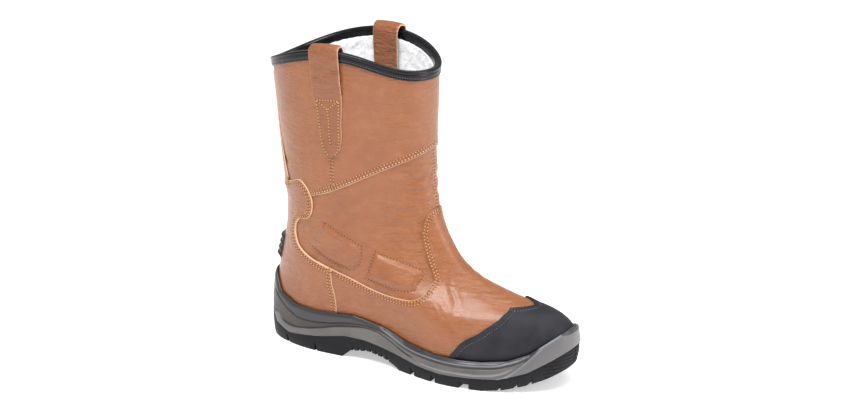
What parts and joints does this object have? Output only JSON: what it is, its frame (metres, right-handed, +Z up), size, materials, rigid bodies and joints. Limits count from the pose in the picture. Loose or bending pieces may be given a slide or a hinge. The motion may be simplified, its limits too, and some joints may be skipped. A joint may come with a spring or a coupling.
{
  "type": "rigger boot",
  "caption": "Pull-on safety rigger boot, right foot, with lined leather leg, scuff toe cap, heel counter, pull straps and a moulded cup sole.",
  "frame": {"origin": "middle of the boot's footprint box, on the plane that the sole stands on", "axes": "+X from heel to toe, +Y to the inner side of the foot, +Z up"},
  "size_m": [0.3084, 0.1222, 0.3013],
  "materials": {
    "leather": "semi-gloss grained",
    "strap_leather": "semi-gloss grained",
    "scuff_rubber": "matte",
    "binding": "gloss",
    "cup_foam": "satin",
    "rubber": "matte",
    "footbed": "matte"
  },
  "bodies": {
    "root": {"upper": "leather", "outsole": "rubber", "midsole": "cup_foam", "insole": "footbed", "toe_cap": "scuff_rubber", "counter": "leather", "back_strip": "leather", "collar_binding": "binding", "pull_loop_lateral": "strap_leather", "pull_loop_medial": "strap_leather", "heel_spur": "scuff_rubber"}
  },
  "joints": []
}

-.-.-

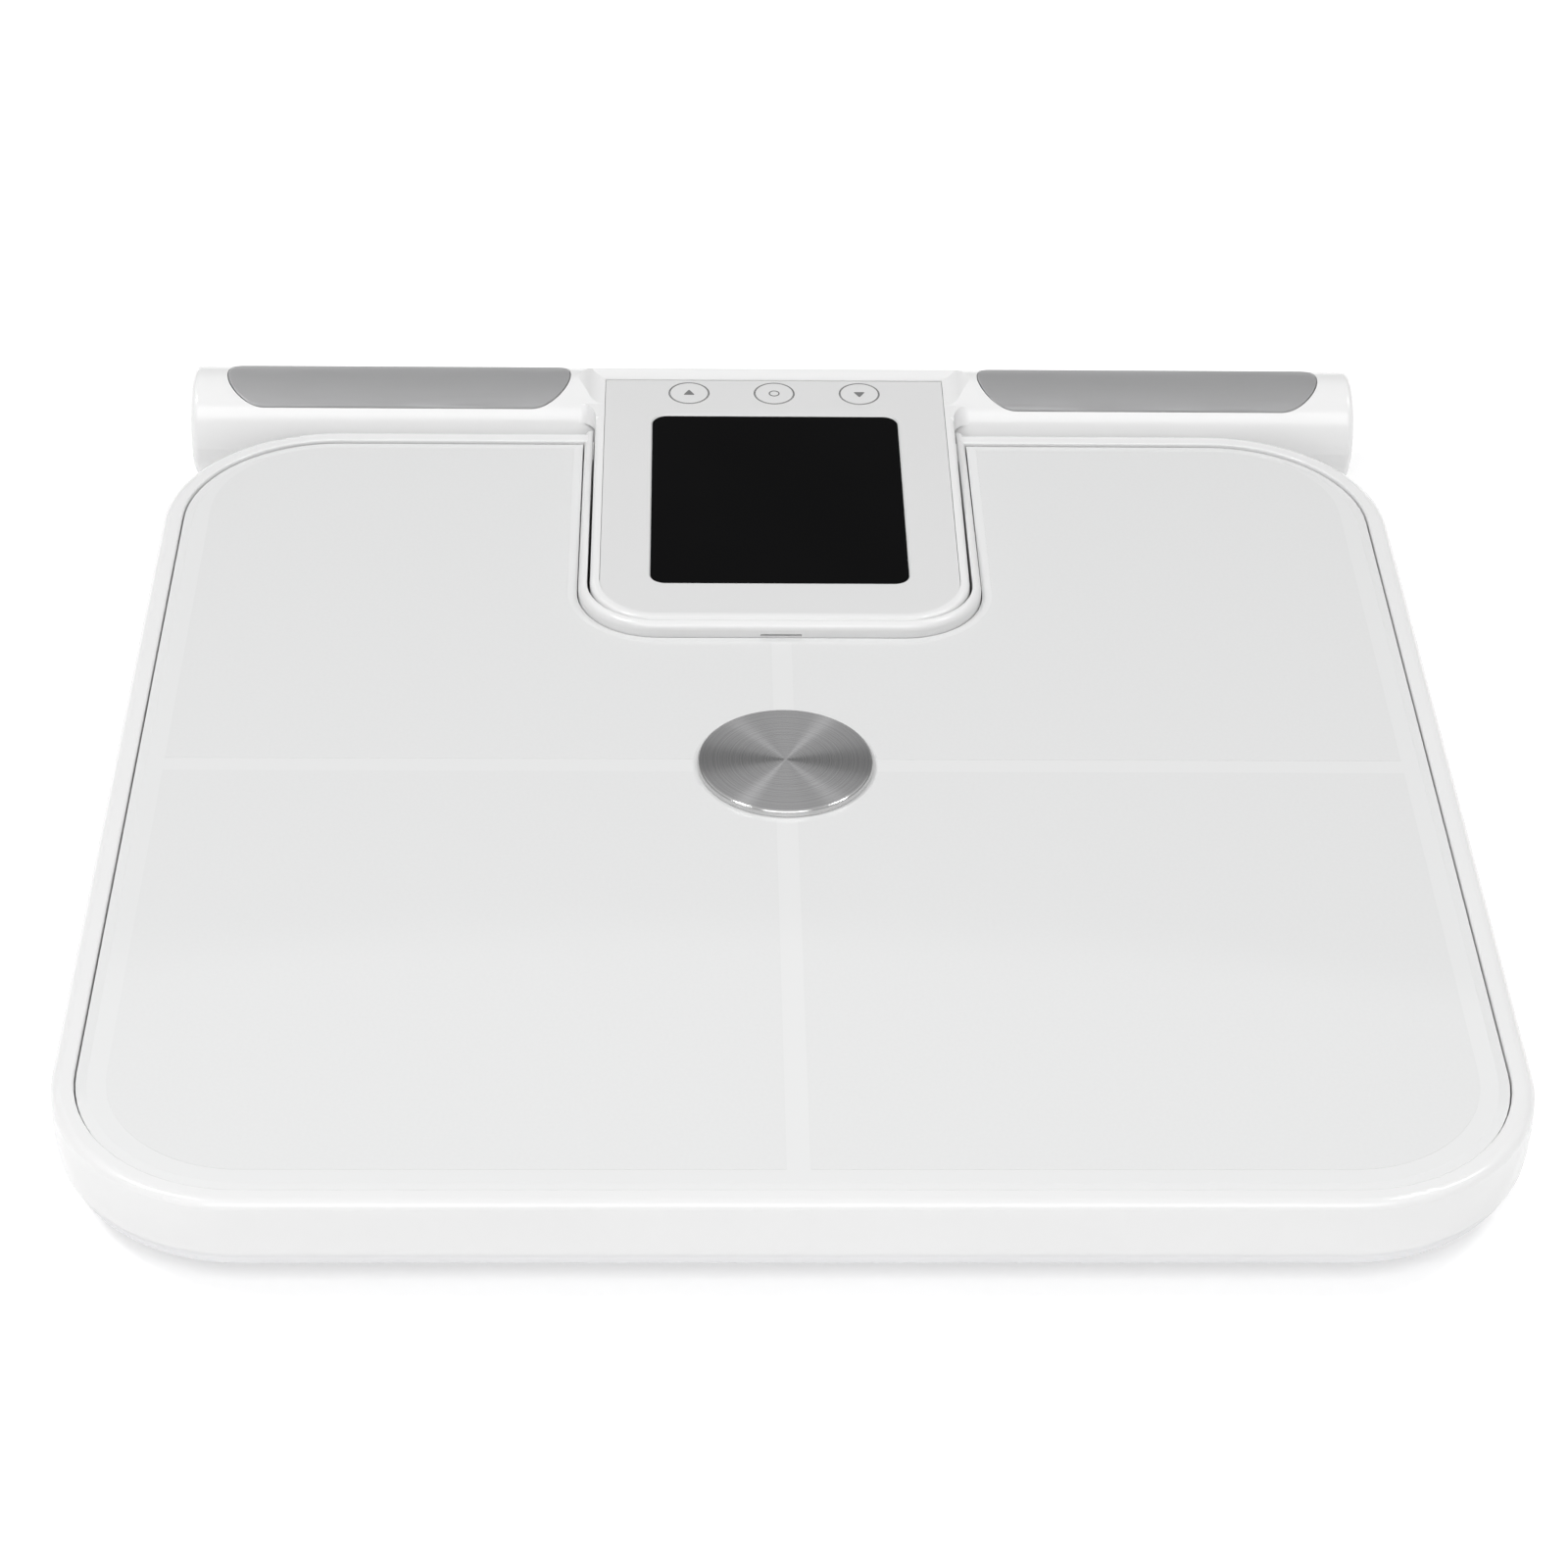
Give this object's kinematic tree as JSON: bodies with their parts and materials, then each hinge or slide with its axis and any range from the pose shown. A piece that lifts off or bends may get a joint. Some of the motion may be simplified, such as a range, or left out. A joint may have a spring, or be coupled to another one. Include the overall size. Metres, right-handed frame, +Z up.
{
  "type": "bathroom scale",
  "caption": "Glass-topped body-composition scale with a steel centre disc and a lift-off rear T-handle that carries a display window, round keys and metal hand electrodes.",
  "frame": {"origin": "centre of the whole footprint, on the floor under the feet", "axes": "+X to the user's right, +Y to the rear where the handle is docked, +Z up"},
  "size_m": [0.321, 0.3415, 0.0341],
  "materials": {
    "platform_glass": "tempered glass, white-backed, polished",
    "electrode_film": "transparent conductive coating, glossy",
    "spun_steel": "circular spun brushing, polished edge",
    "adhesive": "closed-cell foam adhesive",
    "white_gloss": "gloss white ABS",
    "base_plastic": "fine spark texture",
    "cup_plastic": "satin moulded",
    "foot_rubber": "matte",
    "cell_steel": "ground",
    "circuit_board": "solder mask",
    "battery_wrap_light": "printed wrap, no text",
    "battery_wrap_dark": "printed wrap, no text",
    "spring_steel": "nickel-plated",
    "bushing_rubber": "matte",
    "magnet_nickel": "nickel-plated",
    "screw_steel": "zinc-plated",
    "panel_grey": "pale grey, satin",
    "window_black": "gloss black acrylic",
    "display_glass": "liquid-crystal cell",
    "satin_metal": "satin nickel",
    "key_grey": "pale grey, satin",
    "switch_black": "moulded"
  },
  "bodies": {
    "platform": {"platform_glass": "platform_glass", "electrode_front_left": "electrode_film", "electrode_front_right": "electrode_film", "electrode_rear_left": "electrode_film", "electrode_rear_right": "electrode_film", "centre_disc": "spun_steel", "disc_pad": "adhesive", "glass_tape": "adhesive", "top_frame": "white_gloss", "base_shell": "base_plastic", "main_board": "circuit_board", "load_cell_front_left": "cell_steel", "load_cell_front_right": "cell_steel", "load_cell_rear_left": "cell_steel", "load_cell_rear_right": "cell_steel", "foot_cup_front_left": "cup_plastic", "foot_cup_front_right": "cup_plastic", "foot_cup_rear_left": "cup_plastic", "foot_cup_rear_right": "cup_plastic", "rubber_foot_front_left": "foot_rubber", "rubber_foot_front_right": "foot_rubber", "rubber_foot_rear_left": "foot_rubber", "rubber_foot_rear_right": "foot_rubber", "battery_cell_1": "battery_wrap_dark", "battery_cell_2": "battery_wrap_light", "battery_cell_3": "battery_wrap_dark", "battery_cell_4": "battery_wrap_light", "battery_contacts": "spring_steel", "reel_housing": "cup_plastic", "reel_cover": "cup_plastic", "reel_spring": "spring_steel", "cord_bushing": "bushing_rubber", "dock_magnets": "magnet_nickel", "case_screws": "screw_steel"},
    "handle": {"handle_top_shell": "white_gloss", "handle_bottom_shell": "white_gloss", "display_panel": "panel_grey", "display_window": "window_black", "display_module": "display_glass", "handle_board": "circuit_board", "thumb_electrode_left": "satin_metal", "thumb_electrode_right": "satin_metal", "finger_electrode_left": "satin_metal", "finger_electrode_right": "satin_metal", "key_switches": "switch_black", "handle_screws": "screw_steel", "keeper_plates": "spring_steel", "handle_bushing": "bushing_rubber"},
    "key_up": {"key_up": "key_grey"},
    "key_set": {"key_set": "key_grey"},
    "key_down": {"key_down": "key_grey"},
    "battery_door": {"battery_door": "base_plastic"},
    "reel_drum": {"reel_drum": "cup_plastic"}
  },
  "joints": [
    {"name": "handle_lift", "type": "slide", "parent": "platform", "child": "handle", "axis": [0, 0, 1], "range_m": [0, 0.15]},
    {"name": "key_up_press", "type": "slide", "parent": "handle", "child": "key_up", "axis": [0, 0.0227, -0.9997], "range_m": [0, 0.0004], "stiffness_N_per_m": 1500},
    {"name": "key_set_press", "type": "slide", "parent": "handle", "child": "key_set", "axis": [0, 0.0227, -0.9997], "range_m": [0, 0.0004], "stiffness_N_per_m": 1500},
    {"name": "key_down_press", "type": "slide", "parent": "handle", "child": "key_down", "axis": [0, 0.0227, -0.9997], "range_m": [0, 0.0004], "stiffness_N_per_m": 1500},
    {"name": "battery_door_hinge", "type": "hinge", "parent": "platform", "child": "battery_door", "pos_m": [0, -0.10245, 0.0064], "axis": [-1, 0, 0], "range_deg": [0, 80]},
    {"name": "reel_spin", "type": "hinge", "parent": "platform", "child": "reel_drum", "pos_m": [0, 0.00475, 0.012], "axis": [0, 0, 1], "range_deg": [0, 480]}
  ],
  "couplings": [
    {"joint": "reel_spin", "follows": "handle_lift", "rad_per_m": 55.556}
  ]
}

-.-.-

▸ Given problem: Locate the word "joints" in the entries, and copy every line where it is found.

▸ Output for this exercise:
What parts and joints does this object have? Output only JSON: what it is, its frame (metres, right-handed, +Z up), size, materials, rigid bodies and joints. Limits count from the pose in the picture. Loose or bending pieces may be given a slide or a hinge. The motion may be simplified, its limits too, and some joints may be skipped. A joint may come with a spring or a coupling.
  "joints": []
  "joints": [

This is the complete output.